Foram vistos tractores em redor do Parlamento Europeu, enquanto a polícia isolava os edifícios da Comissão e do Conselho, de acordo com a Reuters. “Planeamos – como agricultores – ir a Bruxelas e montar barricadas, porque [os líderes] vão-se reunir na quinta-feira”, disse à Reuters o agricultor belga Eddy Dewite, que se encontrava uma rodovia bloqueada por tractores.
Outro agricultor belga, Luca Mouton, de 26 anos, afirmou: “O tempo acabou, [os dirigentes da UE devem] têm de pensar nos agricultores. Falar com os agricultores e não sobre os agricultores, discutir o que é possível. Estamos abertos ao diálogo.”
Os protestos têm sido violentos?
Os protestos têm sido, até agora, em grande parte pacíficos. Houve, contudo, agricultores franceses que incendiaram pneus e pulverizaram edifícios municipais com estrume líquido.
O Governo francês enviou, nesta quarta-feira, veículos blindados para proteger um mercado grossista de alimentos em Paris, de acordo com a Reuters. A decisão vinda de Paris revela como a situação está a agravar-se à medida que os agricultores bloqueiam estradas em França e na Bélgica e os protestos se espalham por outras partes da Europa.
Qual é o impacto dos bloqueios na cadeia de abastecimento?

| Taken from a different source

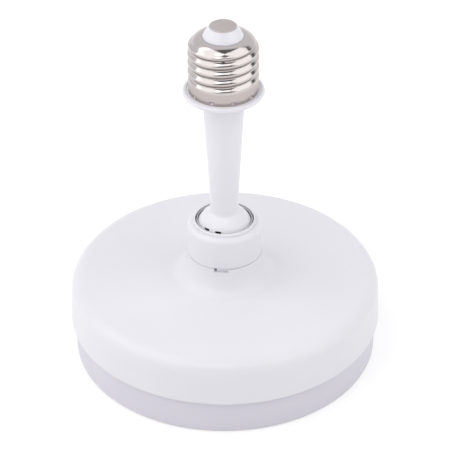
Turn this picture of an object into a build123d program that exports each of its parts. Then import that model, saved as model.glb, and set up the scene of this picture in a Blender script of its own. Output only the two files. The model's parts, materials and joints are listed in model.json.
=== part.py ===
from build123d import *
import os
from math import cos, radians, sin, sqrt

# Round LED disc lamp on a ball-jointed neck with an E27 screw cap, in millimetres.
# +Z runs up the neck and the origin is the centre of the diffuser's flat underside.
# Polar angles are counted from +X, and the lamp's front is at 270 degrees.

os.makedirs("parts", exist_ok=True)

# Housing: a shallow round cover with a flared boss in the middle
disc_radius = 60.4
housing_draft = 0.5
housing_wall = 1.6
housing_rim_z = 14.5
housing_rim_rounding = 0.3
shoulder_z = 32.2
shoulder_radius = 5.3
crown_rise = 0.8
boss_foot_radius = 21.5
boss_top_radius = 14.5
boss_top_z = 43.3

# Diffuser: a frosted cup that snaps into the housing
diffuser_inset = 1.4
diffuser_draft = 0.2
diffuser_wall = 1.5
diffuser_edge_rounding = 1.5
diffuser_corner_rounding = 1.2
diffuser_skirt_height = 3.2
diffuser_skirt_clearance = 0.2
snap_count = 6
snap_length = 8.0
snap_height = 0.7
snap_depth = 0.45
snap_rise = 1.8
snap_clearance = 0.2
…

Responsáveis do mercado de Rungis, do porto de contentores belga de Zeebrugge (onde as estradas de acesso foram bloqueadas pelo segundo dia consecutivo) e de grupos retalhistas britânicos são unânimes em afirmar que, até ao momento, não se registou qualquer impacto importante nas cadeias de abastecimento em resultado dos protestos.

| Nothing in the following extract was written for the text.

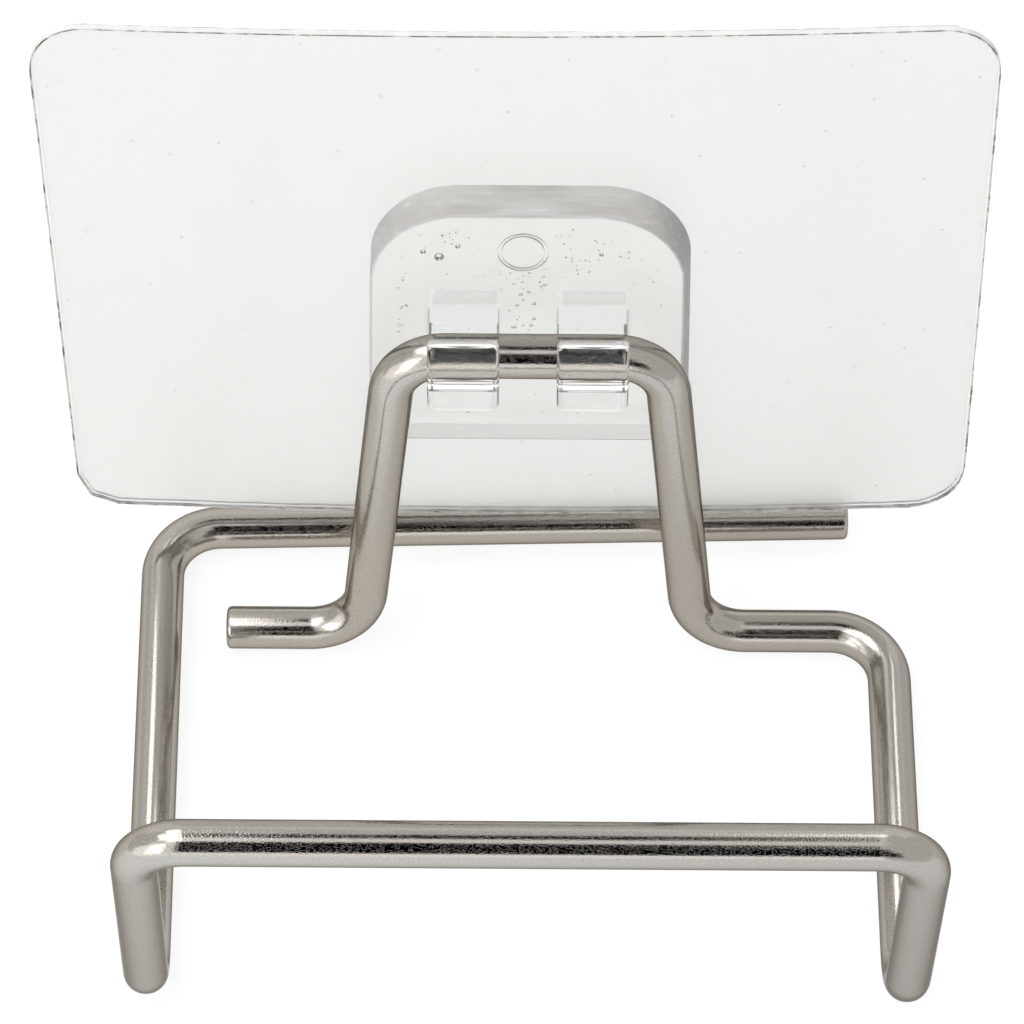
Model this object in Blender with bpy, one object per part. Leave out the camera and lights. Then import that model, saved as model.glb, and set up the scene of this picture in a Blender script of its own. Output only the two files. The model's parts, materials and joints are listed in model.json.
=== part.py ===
"""Adhesive wall holder for a sponge: a bent wire tray that hangs in the hooks of a clear adhesive plate.

Metres, +Z up, +Y towards the wall, +X to the right of someone who faces the wall. The tray stands level
on its rails, and the loose plate leans back on the tray's top bar, with its pad against the risers.
"""
import math

import bmesh
import bpy
from mathutils import Matrix, Vector

# Wire
WIRE_DIAMETER = 0.0040
WIRE_END_CHAMFER = 0.0004
BEND_RADIUS = 0.0054          # on the wire's axis, at the feet and the rear corners
TOP_BEND_RADIUS = 0.0049      # where the top bar turns down into the risers
FRONT_BEND_RADIUS = 0.0046    # at both ends of the front bar and of the uprights
LEFT_BASE_BEND_RADIUS = 0.0032

# Tray, measured between wire axes
TRAY_WIDTH = 0.0674
TRAY_DEPTH = 0.0498
FOOT_SETBACK = 0.0119         # the feet lie this far in front of the rear bar
FRONT_HEIGHT = 0.0282
FRONT_LEAN = 0.0013           # the front bar overhangs the uprights' base
TOP_BAR_HEIGHT = 0.0345
RISER_SPREAD = 0.0036         # each riser's foot is this much further out than its top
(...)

As autoridades policiais de Paris prenderam na última quinta-feira 79 pessoas no mercado distribuidor Rungis. Este espaço comercial – um centro de produção para a França e outros países e um dos maiores do género no mundo – tornou-se um alvo simbólico para agricultores furiosos, muitos dos quais viajaram centenas de quilómetros nos seus tractores para protestar ali.
O ministro do Interior francês, Gerald Darmanin, disse que os protestos nas estradas seriam tolerados, mas que a polícia não permitiria o bloqueio de aeroportos ou do mercado de Rungis.